Título: Entre Pinóquio e Hipócrates
Autor: Branco, Gil Castello
Fonte: O Globo, 07/06/2011, Opinião, p. 6

É conhecida a fábula de Collodi e o seu personagem Pinóquio, simpático boneco de madeira que ganhou vida com a fada madrinha. A curiosidade é que o seu nariz aumentava quando mentia. Seria ótimo que o mesmo acontecesse com as nossas autoridades. Algumas até possuem a cara de pau, mas como o nariz não se altera fica difícil interpretar se falam ou não a verdade.

Há cinco anos, entre as afirmações de Francenildo e as negativas do ministro Palocci - relativas a eventuais reuniões de negócios e prazer em Brasília -, grande parte dos brasileiros acreditou no caseiro. Jeito caipira, tímido, disse à época, no Senado: "Falar a verdade é fácil; duro é mentir, quando você tem que ficar pensando..."

Na ocasião, o Supremo Tribunal Federal refutou a possibilidade de Palocci ter sido o mandante da quebra de sigilo do caseiro, ato ilegal que pretendia constatar que o serviçal estava sendo financiado por terceiros para incriminar o ministro. Ficou sem resposta a clássica pergunta: "A quem interessava o crime?" Há pouco tempo, quando a Caixa Econômica Federal apresentou sua defesa jurídica e institucional, veio à tona o que todo mundo suspeitava, ou seja, que a ordem para vasculhar a vida de Francenildo partira do gabinete do então ministro. Mas, agora é tarde. Ao menos nesse episódio, Palocci já está inimputável.

De lá para cá, ambos seguiram os seus caminhos. O caseiro, desempregado, continuou a viver modestamente. O ministro, com vários empregos, perigosamente.

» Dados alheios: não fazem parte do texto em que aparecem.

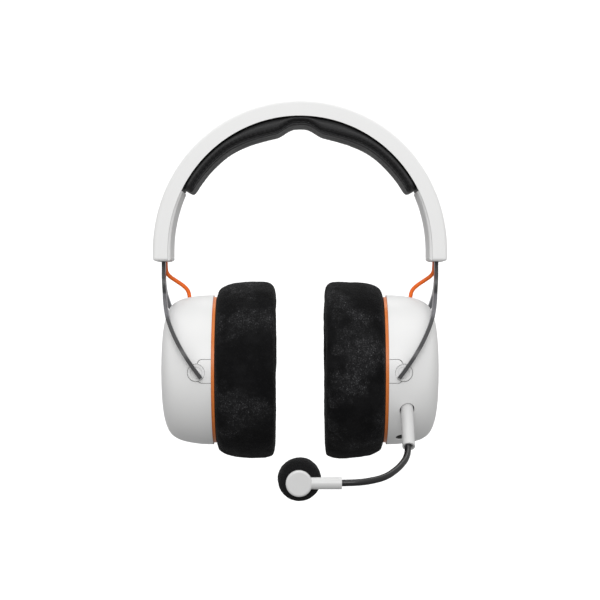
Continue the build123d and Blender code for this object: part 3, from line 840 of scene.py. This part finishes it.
# --------------------------------------------------------------------- stage
class HEADSET_OT_stage(bpy.types.Operator):
    """Sets a pale floor, soft lights and the front camera"""
    bl_idname = "headset.stage"
    bl_label = "Stage"

    def execute(self, context):
        scene = context.scene
        scene.view_settings.view_transform = "Standard"
        world = bpy.data.worlds.new("Studio")
        world.use_nodes = True
        sky = world.node_tree
        back = sky.nodes["Background"]
        place = sky.nodes.new("ShaderNodeTexCoord")
        height = sky.nodes.new("ShaderNodeSeparateXYZ")
        dome = sky.nodes.new("ShaderNodeMapRange")
        for word, value in (("From Min", -1.0), ("From Max", 1.0), ("To Min", 0.24), ("To Max", 0.88)):
            dome.inputs[word].default_value = value
        sky.links.new(place.outputs["Generated"], height.inputs[0])
        sky.links.new(height.outputs["Z"], dome.inputs["Value"])
        sky.links.new(dome.outputs["Result"], back.inputs["Strength"])
        back.inputs["Color"].default_value = (1, 1, 1, 1)
        scene.world = world

        level = cad_box[0][2] - 0.11
        profile = [(-2.5, 0.0), (1.0, 0.0)]
        sweep = 0.9
        profile += [(1.0 + sweep * math.sin(s), sweep - sweep * math.cos(s))
                    for s in np.linspace(0.1, math.pi / 2, 14)]
        profile += [(1.9, 3.0), (1.92, 3.0), (1.92, -0.02), (-2.5, -0.02)]
        rings = [[(x, y, level + z) for y, z in profile] for x in (-2.5, 2.5)]
        floor = surface("floor", rings, close_ends=True)
        smooth(floor)
        pale = Finish("pale floor", Specular_IOR_Level=0.2)
        patches = pale.noise(0.4, 2)
        floor.data.materials.append(pale.drive(
            Base_Color=pale.blend(patches, (0.95, 0.95, 0.95, 1), (0.93, 0.93, 0.93, 1)),
            Roughness=0.6 + 0.1 * patches))
        floor.visible_diffuse = floor.visible_glossy = False

        def lamp(name, place, aim, size, power):
            light = bpy.data.lights.new(name, "AREA")
            light.size, light.energy = size, power
            holder = bpy.data.objects.new(name, light)
            scene.collection.objects.link(holder)
            holder.location = place
            holder.rotation_euler = (Vector(aim) - Vector(place)).to_track_quat("-Z", "Y").to_euler()
            return holder

        middle = (0, 0, -0.09)
        lamp("overhead", (0, -0.45, 1.1), middle, 0.9, 2.0)
        lamp("backdrop wash", (0, 0.9, 1.6), (0, 1.7, 0.1), 1.6, 22.0)
        lamp("front key", (0, -1.7, 0.55), middle, 0.9, 12.4)

        camera = bpy.data.cameras.new("Front")
        camera.sensor_width, camera.lens = 36.0, 117.84
        holder = bpy.data.objects.new("Front", camera)
        scene.collection.objects.link(holder)
        holder.location = (0, -1.1, -0.0965)
        holder.rotation_euler = (math.pi / 2, 0, 0)
        scene.camera = holder
        return {"FINISHED"}


class HEADSET_PT_panel(bpy.types.Panel):
    bl_idname = "HEADSET_PT_panel"
    bl_label = "Headset"
    bl_space_type = "VIEW_3D"
    bl_region_type = "UI"
    bl_category = "Headset"

    def draw(self, context):
        layout = self.layout
        for group in (context.scene.headset_sizes, context.scene.headset_colours):
            box = layout.box()
            for word in group.__annotations__:
                box.prop(group, word)
        for operator in OPERATORS:
            layout.operator(operator.bl_idname)


OPERATORS = (HEADSET_OT_stage, HEADSET_OT_finishes, HEADSET_OT_leads, HEADSET_OT_microphone,
             HEADSET_OT_headband_pad, HEADSET_OT_ear_pads)
CLASSES = (HeadsetSizes, HeadsetColours, *OPERATORS, HEADSET_PT_panel)


def register():
    for item in CLASSES:
        bpy.utils.register_class(item)
    bpy.types.Scene.headset_sizes = bpy.props.PointerProperty(type=HeadsetSizes)
    bpy.types.Scene.headset_colours = bpy.props.PointerProperty(type=HeadsetColours)


def unregister():
    del bpy.types.Scene.headset_sizes
    del bpy.types.Scene.headset_colours
    for item in reversed(CLASSES):
        bpy.utils.unregister_class(item)


def main():
    register()
    for operator in OPERATORS:
        group, word = operator.bl_idname.split(".")
        getattr(getattr(bpy.ops, group), word)()


if __name__ == "__main__":
    main()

Valendo-se do "valor de mercado" adquirido como ministro da Fazenda, Palocci montou a empresa Projeto, que dava consultorias tão lucrativas quanto misteriosas. Mesmo sem funcionários, faturava mais que as duas maiores consultorias do ramo, no país. Os contratos continham cláusulas de "sucesso" e confidencialidade. Do faturamento de R$20 milhões em 2010, metade foi paga entre novembro e dezembro, quando o sócio/deputado/consultor já tinha sido anunciado como o braço direito da nova presidente da República. Em qualquer país do mundo, são fatos que misturam público e privado e exigem respostas rápidas e claras.

O ministro, porém, depois de prolongado silêncio, mostrou-se ingênuo durante entrevista à TV Globo, no último fim de semana: "Eu não fiz tráfico de influência, como eu provo isso?"

A resposta é simples, ministro. Sendo transparente. Dizendo quais são os clientes da sua empresa, que tipo de serviço foi prestado e quanto lhe pagaram. E, diga-se de passagem, não será nenhum favor a divulgação dessas informações, pois prestar contas à sociedade é dever do homem público.

Nos últimos 15 dias a situação de Palocci paralisou o país. Menos por suas explicações, e mais pelo que não foi dito. A sociedade assiste incrédula à pancadaria à qual o ministro é submetido e que tende a prosseguir. O Legislativo não o convoca e satisfaz a vontade do Palácio. Já o Executivo justifica que na ocasião do suposto enriquecimento ele não era servidor público, e por isso não o investiga. O "mico" foi empurrado para o Ministério Público, instituição que inicialmente não manifestou interesse em apurar os fatos e, agora, arquivou o processo.

Como no Brasil tudo pode acontecer, crescem as possibilidades de Palocci continuar ministro, sem que nada seja esclarecido à sociedade. Afinal, só as quebras dos sigilos bancários e fiscais de Palocci e de sua empresa poderiam, verdadeiramente, explicar os fatos. O ministro, como já se viu, permanecerá fiel à sua clientela.

Com formação médica, é provável que Palocci esteja seguindo à risca o que disse Hipócrates (460-351 a.C.), considerado o maior médico da Grécia Antiga: "Aquilo que, no exercício ou fora do exercício da profissão e no convívio da sociedade, eu tiver visto ou ouvido, que não seja preciso divulgar, eu conservarei inteiramente secreto."

Neste caso, medicina à parte, a sociedade exige que nada fique em segredo... Como não vivemos no mundo de Pinóquio, tal como diz Francenildo, basta falar a verdade...

GIL CASTELLO BRANCO é economista e fundador da organização não governamental Associação Contas Abertas.